“You can’t make grazing decisions while standing on concrete.”

These are the words of Teagasc’s John Maher, speaking at a spring grazing farm walk in Clare on Wednesday.

He said this standing in Tom Garry’s farmyard, overlooking the Shannon estuary in Ballynacally in Co. Clare. Looking out over the paddocks, there were ponds of water visible in some fields. But alongside the water the freshly calved cows were out grazing and no damage was being done.

“If you stayed in the yard and looked out you’d say that it was definitely too wet to graze, spread fertiliser or spread slurry. But because Tom walks his fields he knows that where the cows are now is dry for grazing,” John said.

Tom will milk about 80 cows this year and over 80% are due to calve soon. A crowd of about 80 farmers assembled in the yard next to the calving pens to hear from local advisor Aidan Bugler and Grass10 co-ordinator John Maher.

Tom has been out by day since last Thursday. This time last year his stock was out day and night and once the weather picks up Tom will do the same. At the moment he is on/off grazing.

Cows are in on silage at night time. He milks them in the morning and leaves them in the yard without access to silage until 11 or 12 o’clock. They then go out to the dry paddock with a cover of about 700kg/ha.

“As soon as they lift their heads and start walking around I will bring them in. This is usually after around two or three hours. If they don’t go out hungry or if you don’t bring them in when they’re full they’ll do damage,” Tom says.

Tom is currently milking the cows once a day but will up that to twice a day from 1 March.

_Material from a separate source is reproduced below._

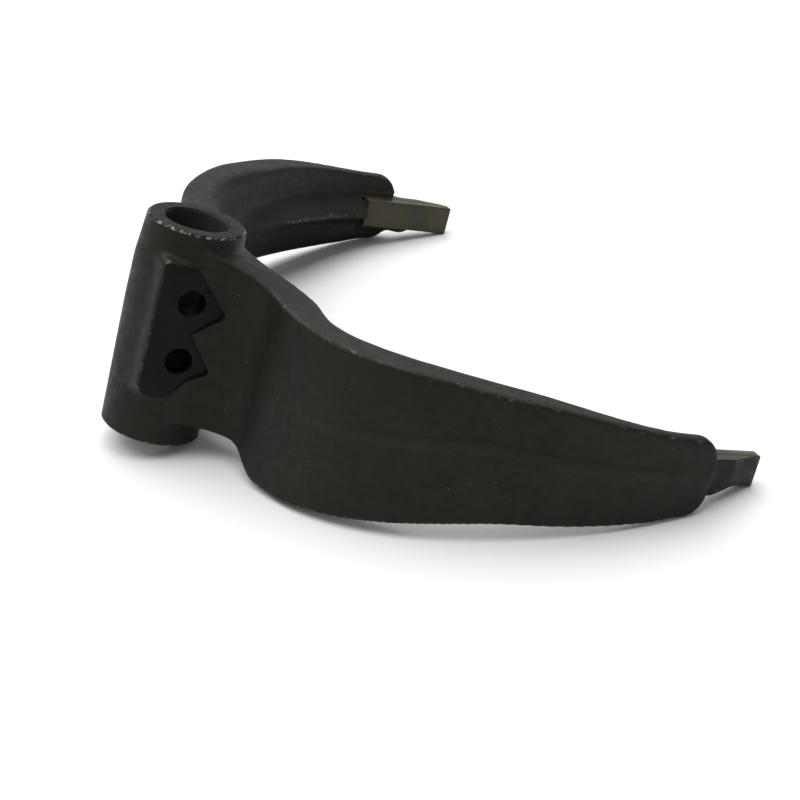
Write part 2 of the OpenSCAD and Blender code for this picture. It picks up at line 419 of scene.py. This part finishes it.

“I milked once a day in February last year as I hurt my back and just couldn’t do it twice a day. I found I was in much better form, less tired and less stressed, so I’m doing it again this year,” Tom says.

When asked if it affected milk production at peak, Tom said the first cow calved in 2017 was a heifer and she ended up yielding 1,500 gallons so he didn’t think ithad much of an impact. His black and white herd averaged 475kg of milk solids per cow from 580kg of meal in 2017. The farm grew just over 13t/ha of grass.

Planning

Aidan Bugler went through the spring rotation planner. Tom should have 30% of his 25 hectare farm (7.5 hectares) grazed by 7 March. He should have 60%, or 15 hectares, grazed by 21 March and should start the second round in early April.

Nitrogen

Referring to nitrogen, John Maher said that grass needs its breakfast now.

John says that if you can travel on land it should get either slurry or urea as soon as possible. He said that 30 or 40 units/acre of urea should be spread now.

He said grass will need its lunch in early March: “There should be 70 units of nitrogen spread by 1 April, whether that’s urea or slurry.”

Another Grass10 walk is being held on Thursday on the farm of Philip Ruttle, Rathkeale, Co Limerick.